Além de eventual improbidade administrativa, Enio Brizola salientou ainda um “flagrante desrespeito” ao direito do consumidor. “O maior prejudicado é o usuário, que precisou pagar outros meios para chegar a seu destino. Além, claro, do estresse e da insegurança gerados na população e nos próprios motoristas de ônibus, duramente afetados em sua saúde mental. Precisamos conter uma sangria maior para a próxima administração. E temos a responsabilidade de continuar debatendo e acompanhando este assunto”, afirmou.
Um dos vereadores contrários ao relatório, Fernando Lourenço explicou seu ponto de vista. “A CPI foi aberta menos de um mês após a empresa assumir o serviço.
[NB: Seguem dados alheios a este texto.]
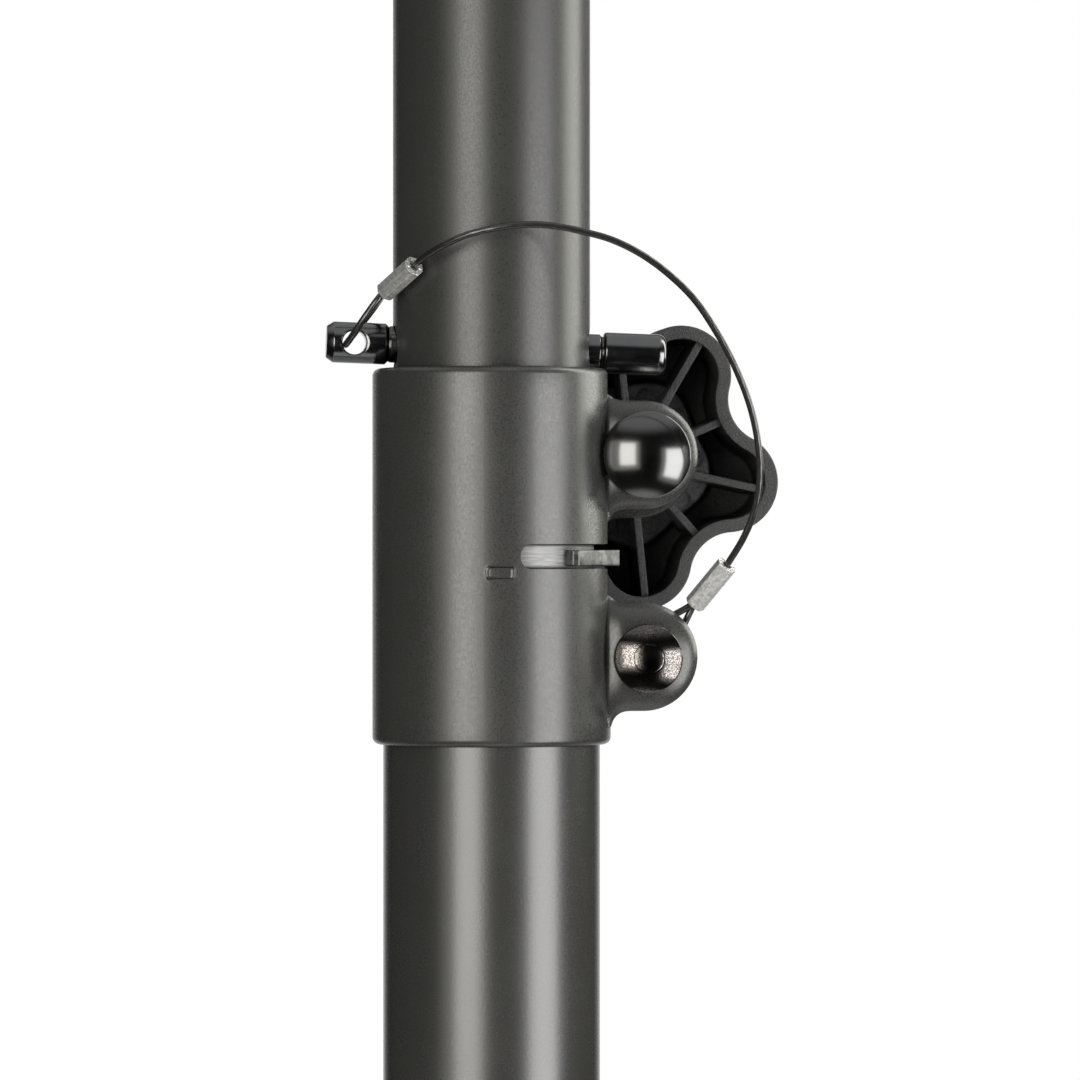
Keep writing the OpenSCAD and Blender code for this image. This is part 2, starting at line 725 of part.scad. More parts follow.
base_tube();
clamp_collar();
clamp_band();
guide_bush();
clamp_bolt();
clamp_washer();
collar_rivet();
bottom_hub();
hub_screws();
hub_pivot_bolts();
tube_end_plug();
mast_tube();
top_plug();
top_insert();
mast_bottom_plug();
lock_pin();
clamp_knob();
knob_insert();
brace(1);  // brace_1
brace(2);  // brace_2
brace(3);  // brace_3
leg_tube(1);  // leg_tube_1
leg_tube(2);  // leg_tube_2
leg_tube(3);  // leg_tube_3
leg_top(1);  // leg_top_1
leg_top(2);  // leg_top_2
leg_top(3);  // leg_top_3
foot(1);  // foot_1
foot(2);  // foot_2
foot(3);  // foot_3
leg_bolt(1);  // leg_bolt_1
leg_bolt(2);  // leg_bolt_2
leg_bolt(3);  // leg_bolt_3
leg_spider();
spider_bush();
spider_pivot_bolts();
spider_knob();
spider_screw();
pin_ferrule();
pin_loop();
rivet_ferrule();
rivet_loop();
lanyard_upper();
lanyard_lower();
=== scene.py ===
"""Looks of the lighting stand's column, clamp collar, lock pin, knob and tripod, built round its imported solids."""

import json
import math

import bmesh
import bpy
import numpy as np
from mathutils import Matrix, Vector

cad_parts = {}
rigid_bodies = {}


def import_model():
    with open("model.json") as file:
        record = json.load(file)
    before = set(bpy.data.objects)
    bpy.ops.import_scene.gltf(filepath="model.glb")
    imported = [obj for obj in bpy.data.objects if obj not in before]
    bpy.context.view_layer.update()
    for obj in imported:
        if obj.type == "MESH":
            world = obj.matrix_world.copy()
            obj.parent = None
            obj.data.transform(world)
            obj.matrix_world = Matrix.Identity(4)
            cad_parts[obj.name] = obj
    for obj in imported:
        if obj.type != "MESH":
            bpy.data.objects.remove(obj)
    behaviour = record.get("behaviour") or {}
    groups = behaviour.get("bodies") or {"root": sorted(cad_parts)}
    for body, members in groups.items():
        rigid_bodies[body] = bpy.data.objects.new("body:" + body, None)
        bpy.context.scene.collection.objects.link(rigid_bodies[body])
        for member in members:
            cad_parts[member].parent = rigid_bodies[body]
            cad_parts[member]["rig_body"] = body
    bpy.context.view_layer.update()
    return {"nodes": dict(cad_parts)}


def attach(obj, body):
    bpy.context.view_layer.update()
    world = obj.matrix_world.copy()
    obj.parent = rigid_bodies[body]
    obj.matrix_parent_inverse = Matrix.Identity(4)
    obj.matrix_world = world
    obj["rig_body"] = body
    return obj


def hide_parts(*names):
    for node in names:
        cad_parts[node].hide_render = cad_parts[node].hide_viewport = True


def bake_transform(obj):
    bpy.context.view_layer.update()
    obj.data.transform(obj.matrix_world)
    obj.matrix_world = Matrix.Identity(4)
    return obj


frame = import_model()
NODES = frame["nodes"]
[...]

Era o início de uma operação que está se ajustando. E precisamos destacar que o Executivo teve coragem de fazer uma licitação que se arrastava há décadas”, pontuou o parlamentar.
A aprovação em primeiro turno
Na Câmara de Novo Hamburgo, os projetos são sempre apreciados em plenário duas vezes. Um dos objetivos é tornar o processo (que se inicia com a leitura da proposta no Expediente, quando começa sua tramitação) ainda mais transparente. O resultado que vale de fato é o da segunda votação, geralmente realizada na sessão seguinte. Assim, um projeto pode ser aprovado em primeiro turno e rejeitado em segundo – ou vice-versa.